Monday, 12 July 2010


Gather round and welcome author Adnan Mahmutović, who is stopping by as part of his blog tour to discuss his latest book, Thinner than a Hair.

Adnan is a Bosnian Swede, an exile who teaches literature at Stockholm University.

I asked him about the book and a little about how he works.

Hi, Adnan. Thanks for visiting.

Hi, Tom.

Firstly, can you tell us a little about the book.
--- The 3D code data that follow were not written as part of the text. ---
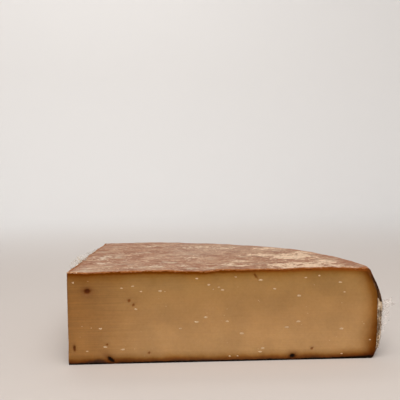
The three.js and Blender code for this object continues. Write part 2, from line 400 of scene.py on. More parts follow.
def swing(tree, value, reach):
    """Noise from 0 to 1 turned into a swing of about reach to either side of nothing."""
    return arithmetic(tree, "MULTIPLY", arithmetic(tree, "SUBTRACT", value, 0.5), 4 * reach)


def stored_value(tree, name):
    """A number that the mesh stores for each of its points."""
    return add_node(tree, "Attribute", attribute_name=name).outputs["Fac"]


def wavering(tree, name, wander):
    """A stored number plus a swing of noise, so that its borders don't run straight."""
    return arithmetic(tree, "ADD", stored_value(tree, name), wander)


print("noise seldom passes 0.75, so a swing of reach 1 seldom passes", 4 * (0.75 - 0.5))

# %% Helpers for colours
def mix(tree, share, first, second, blend="MIX"):
    """Blends two colours, by a share or by another way such as MULTIPLY."""
    made = add_node(tree, "Mix", data_type="RGBA", blend_type=blend)
    set_inputs(tree, [made.inputs[0], made.inputs[6], made.inputs[7]], (share, first, second))
    return made.outputs[2]


def tinted(tree, colour, filter_colour):
    """A colour seen through a filter: the two multiplied."""
    return mix(tree, 1.0, colour, filter_colour, "MULTIPLY")


def shaded(tree, colour, amount):
    """A colour made darker or lighter by one amount near 1."""
    grey = add_node(tree, "CombineColor", {"Red": amount, "Green": amount, "Blue": amount})
    return tinted(tree, colour, grey.outputs[0])


def overlaid(tree, colour, *layers):
    """Lays colours over a first one in turn. Each layer is a value, where on it the layer
    begins, where it is full, its greatest share, and its colour."""
    for value, begins, full, share, top_colour in layers:
        colour = mix(tree, remap(tree, value, begins, full, 0.0, share), colour, top_colour)
    return colour


def ramp(tree, value, *stops):
    """A row of colours along a value, each stop a position from 0 to 1 and a colour."""
    made = add_node(tree, "ValToRGB", {"Fac": value})
    row = made.color_ramp.elements
    while len(row) < len(stops):
        row.new(0.5)
    for element, (position, colour) in zip(row, stops):
        element.position, element.color = position, colour
    return made.outputs[0]


def bump(tree, height, depth_mm, strength=1.0):
    """Tilts the shading as if the height, 0 to 1, stood depth_mm high."""
    inputs = {"Height": height, "Distance": depth_mm * MM, "Strength": strength}
    return add_node(tree, "Bump", inputs).outputs[0]


print("materials so far:", len(bpy.data.materials))

# %% [markdown]
# Light and backdrop
#
# A round sweep of pale paper, floor and wall in one, has no corner to show in any view.
# It is a profile turned about the vertical. A broad lamp in front, a weaker one above
# and a pale sky give the soft light of the photograph, and a third lamp behind the
# cheese lights only the wall, as a studio does to keep the backdrop bright. The paper is
# a little darker where it lies near the lamps, so that it doesn't burn out there.

# %% The sweep of paper
FLOOR_REACH, SWEEP_RADIUS, WALL_TOP = 2200.0, 900.0, 2300.0
UNDER_LAMPS = (0, -1.2, 0)  # metres, as all of Blender's own coordinates are
DARK_WITHIN, PALE_BEYOND = 1.5, 3.6  # metres from there
quarter = np.linspace(0, math.pi / 2, 25)
round_r, round_z = FLOOR_REACH + SWEEP_RADIUS * np.sin(quarter), SWEEP_RADIUS * (1 - np.cos(quarter))
profile_r = np.concatenate([[0, FLOOR_REACH / 2], round_r, [FLOOR_REACH + SWEEP_RADIUS]])
profile_z = np.concatenate([[0, 0], round_z, [WALL_TOP]])
around = np.linspace(0, 2 * math.pi, 97)[:, None]
sweep_x, sweep_y = np.cos(around) * profile_r, np.sin(around) * profile_r
sweep_points = np.stack([sweep_x, sweep_y, 0 * around + profile_z], -1)
sweep_numbers = np.arange(sweep_x.size).reshape(sweep_x.shape)
sweep_faces = grid_faces(sweep_numbers, flip=True)
sweep = add_object("paper_sweep", sweep_points.reshape(-1, 3) - corner, sweep_faces)
paper, tree = new_material("pale_paper")
place = add_node(tree, "TexCoord").outputs["Object"]
from_front = add_node(tree, "VectorMath", {"Vector": place}, operation="DISTANCE")
from_front.inputs[1].default_value = UNDER_LAMPS
far_off = remap(tree, from_front.outputs["Value"], DARK_WITHIN, PALE_BEYOND)
paper_colour = mix(tree, far_off, paint(204, 195, 188), paint(236, 234, 232))
finish_material(tree, Base_Color=paper_colour, Roughness=0.9)
sweep.data.materials.append(paper)

# %% The lamps
def add_lamp(name, place, aim, size, power, colour):
    """A square area lamp in metres, turned from its place towards the point aim."""
    data = bpy.data.lights.new(name, "AREA")
    data.size, data.energy, data.color = size, power, colour
    made = bpy.data.objects.new(name, data)
    bpy.context.scene.collection.objects.link(made)
    facing = (Vector(place) - Vector(aim)).to_track_quat("Z", "Y").to_matrix().to_4x4()
    made.matrix_world = Matrix.Translation(place) @ facing
    print(name, "of", power, "watts")


add_lamp("lamp_above", (0.0, -0.8, 1.6), (0.0, 0.0, 0.0), 1.5, 16, (1.0, 0.98, 0.96))
add_lamp("lamp_front", (-0.2, -2.3, 1.4), (0.0, 0.0, 0.05), 1.8, 36, (1.0, 0.98, 0.95))
add_lamp("lamp_backdrop", (-0.4, 1.4, 2.2), (-0.4, 2.9, 0.3), 1.6, 18, (1.0, 0.99, 0.98))

# %% The sky
SKY_COLOUR, SKY_STRENGTH = (0.93, 0.93, 0.95, 1), 0.38
world = bpy.data.worlds.new("pale_sky")
world.use_nodes = True
background = world.node_tree.nodes["Background"]
background.inputs["Color"].default_value = SKY_COLOUR
background.inputs["Strength"].default_value = SKY_STRENGTH
bpy.context.scene.world = world
bpy.context.scene.view_settings.view_transform = "Standard"
print("sky at", SKY_STRENGTH, "of full strength, shown with the plain view of colours")

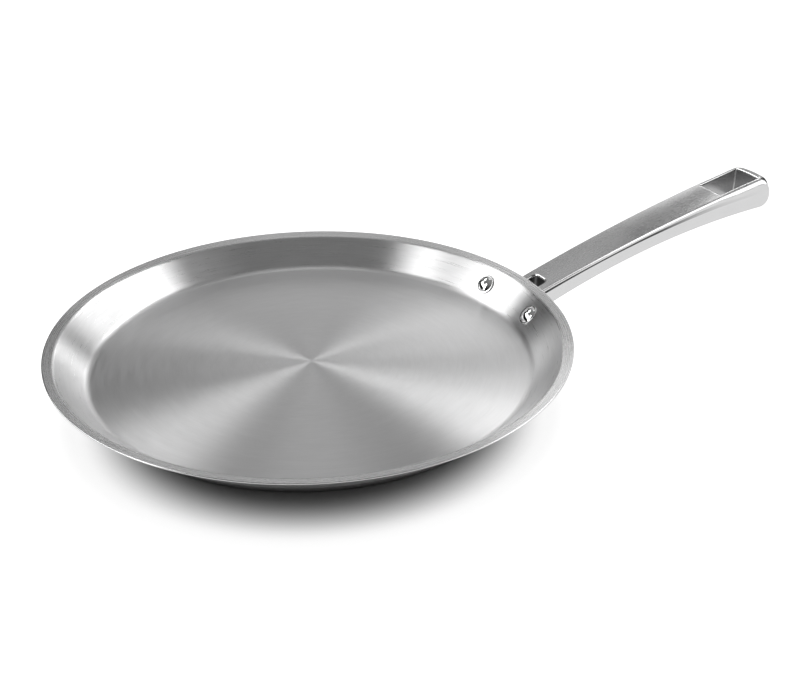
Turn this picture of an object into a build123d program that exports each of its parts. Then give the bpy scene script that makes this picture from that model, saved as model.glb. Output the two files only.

Thinner than a Hair is about a feisty Bosnian girl Fatima and her attempt to retrace her steps, or rather missteps, and understand what led her to prostitution in Germany. The book doesn’t fully deal with prostitution, but the historical circumstances which seem to have pushed many Bosnian girls in that direction. Most importantly the book depicts the margins of a war, not just the clichés and the official facts we are served in history books (the sanctioned ways of presenting tragedies). One reader wrote on Amazon that she liked how I depicted the boredom in the life of a refugee.

Like all my stories, it is a kind of farewell to refugee nostalgia, a way of dealing with the survivors’ guilt that many Bosnians feel in diaspora. Fatima has survived a war, but the inner struggles have not stopped for her.

Who will it appeal to?

While I didn’t think about it so much to begin with, I see that it appeals to a rather wide range of readers, from young adult people who can identify with Fatima’s coming-of-age story to older readers who perhaps better grasp some intricacies and subtleties of the lives I dramatize.

What came first for you, the story, the characters, setting?

I began with the character of Fatima, or some image of her, but then she changed, grew up. I’d say she was shaped by the story just as the story arose from her character. What I mean is that Fatima’s story is conditioned on the history of the Balkans. Her story cannot but be a (hi)story of Bosnia, or rather she cannot but be in conflict with this history. Now, while the historical setting is the major factor in her development, we unmistakably see how she paints a particular and peculiar picture of her history.

The setting, which took shape as I went along, became a hybrid of several different places in Northern Bosnia. The readers probably won’t notice this, but I feel I need to mention it. The narrative is quite realist, but I decided not to stick with any one place. I combined different places, as if they were not adequate to begin with, as if no one place could host Fatima’s complexities.

What aspect of writing do find most rewarding?

It has to be the moment when I can feel that the characters seem independent from my personality, my character, me as an author. They never are, of course, as John Fowles has taught us, but still, there’s that moment when I know that Fatima’s voice is not mine. There’s something liberating in that.

Are you a great planner, or is writing something more spontaneous?

Not a big planner at all. Once upon a time I took a creative writing course (and didn’t finish because the teacher vanished into thin air). On the course, we talked about preparation, mapping, profiling, kind of literary CSI, or no, more like a crook that plans a heist. Doesn’t work for me. Once I start working, nothing goes according to plans. Again, it’s liberating. When I’m writing, things happen. Planning tends to kill the flow, that’s why I’m a bit stuck now, because I planned too much. “The best laid schemes o’ mice an’ men”, maybe this applies to me too.

Can you offer three bits of advice for someone who’s started (or wanting to start) writing a novel, but is overwhelmed by the stamina and time required.

I must tell you I don’t much fancy giving advice, even though I’m a teacher. I guess it’s individual what works for what person, motivation-wise, but I guess if you have a story you feel you absolutely must tell, there’s no stopping you. If you don’t, then maybe you shouldn’t be writing it in the first place. The time is of course always an issue. We all have other jobs to support our families. Still, having little time may be good. When I had all the time in the world, I hardly did anything. I’m sorry, I’m not being really helpful. What I want to say is that if you have a compelling story to tell, you’ll be working on it every second of your everyday life, while walking to the bus stop, sitting on the toilet, you know.

Many thanks for your insightful and interesting answers. Good luck with the book.

Thank you for having me, Tom.

Adnan left Bosnia and settled in Sweden in 1993. After a few years in a small South-Eastern town, he relocated to Stockholm to work as a personal special-needs assistant. This employment of thirteen years financed his further studies in English literature and philosophy. In May 2010 he was awarded his PhD in English literature. He has published a collection of short stories and poetry, [Refuge]e, and two novellas, Illegitimate and Thinner than a Hair. His website can be found here.


Helena Halme said...

This was a very interesting interview, thank you for sharing it.

I was left wondering in which language Adnan Mahmutović writes? As someone who doesn't write in her mother tongue, multilingual writers always fascinate me. Especially when, like me, they write about their home country.

Adnan said...

Helena, the book is originally in English, which is my third language. It would be great to hear your thoughts on the book.

Kathryn Magendie said...

Beautiful, Adnan - you and your work.